With my family in tow I’m heading towards La Macarena National Park in southern Colombia, which is home to spectacular buttes and canyons, crystalline rivers, and a riot of wildlife. Even before reaching the reserve, my kids spot iguanas, turtles and caymans on the Guayabero River and gawk at an 80-pound catfish reeled in by an angler.

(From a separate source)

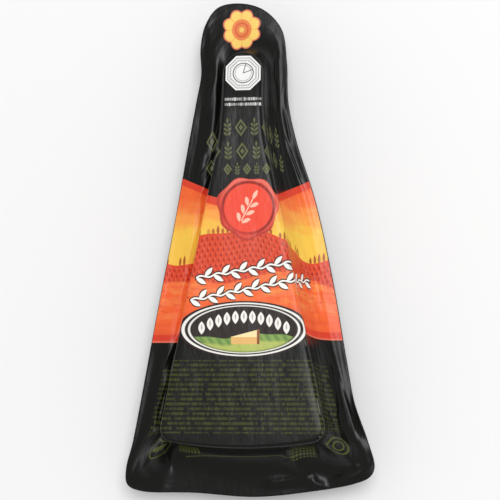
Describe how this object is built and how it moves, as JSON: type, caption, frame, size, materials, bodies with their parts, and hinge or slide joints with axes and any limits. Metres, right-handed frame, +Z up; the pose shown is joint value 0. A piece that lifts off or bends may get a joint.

The placid splendor is a far cry from the bloodshed that marked one of my last visits to this region in 2002. Back then, the park and the nearby town of La Macarena were controlled by Marxist guerrillas. I pulled in shortly after the rebels had executed six townsfolk and relatives were sobbing over their coffins. My Colombian journalist wife, Alejandra de Vengoechea, has her own harrowing memories of the town. In the 1990s, rebels kidnapped her father and held him for six months until receiving a ransom payment. Much later while reporting from La Macarena, Alejandra met a guerrilla who seemed oddly familiar with the episode.

“I realized at that moment that he was the guy who kidnapped my father,” Alejandra recalled.

So it was not without a bit of trepidation that we chose La Macarena, located 175 miles south of Bogotá, for a week-long October break with our five and eight-year-old sons. Friends in Bogotá, not to mention my father-in-law, feared for our safety and wondered why we ruled out more conventional destinations like Cartagena.

The answer is that we were making a leap of faith that Colombia, where a guerrilla war has been grinding on since the 1960s, is finally on the path towards peace. A U.S.-backed army offensive has cut rebel troop strength in half and has driven the insurgents out of many of their traditional strongholds, like La Macarena. Last year the Revolutionary Armed Forces of Colombia, the country’s largest rebel organization known as the FARC, agreed to sit down with government envoys for peace talks in Havana, Cuba. As a result, Colombians are starting to venture out of their comfort zones to explore mountains and jungles that used to be war zones. We decided to join them.

At La Macarena’s tiny airstrip, police and soldiers — rather than rebels — now greet arriving passengers who are ushered around town by local tour guides wearing red vests and broad smiles. What we’ve all come to see is the nearby La Macarena National Park as well as Caño Cristales, a mountain stream where the water cascades over purple, red, green and yellow aquatic plants turning the river into a liquid rainbow. “It’s like a family jewel that has been lost for decades, and finally one day you find it,” says Bogotá business consultant Juan Gonzalo Vallejo following a blissful afternoon swimming with his family. “Now it’s time to enjoy that jewel.”

Last year the park attracted some 4,000 tourists, more than the entire population of La Macarena. The local economy was once dominated by cattle ranching and the illegal drug trade but now 500 townsfolk work in restaurants, in the 12 hotels that have sprung up, and as tour guides. Along the way La Macarena is shedding its image as the capital of FARC-land. “People used to say that La Macarena residents were guerrillas and terrorists,” says Edwin Lopez, who drives a motorcycle taxi. “But that’s changing thanks to tourism.”

The influx of visitors was made possible by thousands of government troops stationed at a sprawling army base on the outskirts of La Macarena. As officers show us around, Black Hawk helicopters come and go and sharpshooters practice on a firing range. But what makes the biggest impression on Martin, my eight-year-old, is a display of FARC photos captured by the army. They depict child warriors – some looking almost as young as Martin – with automatic rifles slung over their shoulders. Instead of marching through the underbrush with their fingers on the trigger, it’s easy to imagine these youngsters guiding tourists through the jungle if the fighting ever stops.

“Peace is what will generate the conditions to develop this region,” Gen. Carlos Rojas, the base commander, tells me.  “So we have to bet on peace.”

Still, many Colombians are wagering that the war will continue. Three previous efforts to reach a peace accord with the FARC dating back to the 1980s collapsed and pessimism is growing given the lack of progress of talks held in Havana between the government and the guerrillas. After a year of butting heads, the FARC and the government have signed off on just one of the five points on the negotiating agenda. Some politicians want the talks suspended until after the May 2014 election when President Juan Manuel Santos hopes to win another four-year term. A Santos loss would be a harsh indictment of the peace process and would likely kill it.

In truth, La Macarena’s makeover feels every bit as fragile. As we hike and swim we are constantly reminded of the conflict. One afternoon we stumble upon the rusty antenna of an abandoned FARC radio station. When we consider straying beyond the established tourist route along the Guayabero River, boat drivers warn us that rebels lurk upstream. Back at the hotel, afternoon siestas are interrupted by choppers hovering overhead. This is not Yosemite or Yellowstone. All it would take is a single kidnapping or grenade attack to bring the tourism bonanza to a halt.

But at least for the moment security is holding, the peace talks continue, and legions of Colombians, including my wife and children, are getting to know their country a little better. As we check our bags for the flight home, I remember how I used to breathe a sigh of relief when departing rebel-held towns like La Macarena. Now, I’d like to stay a little longer.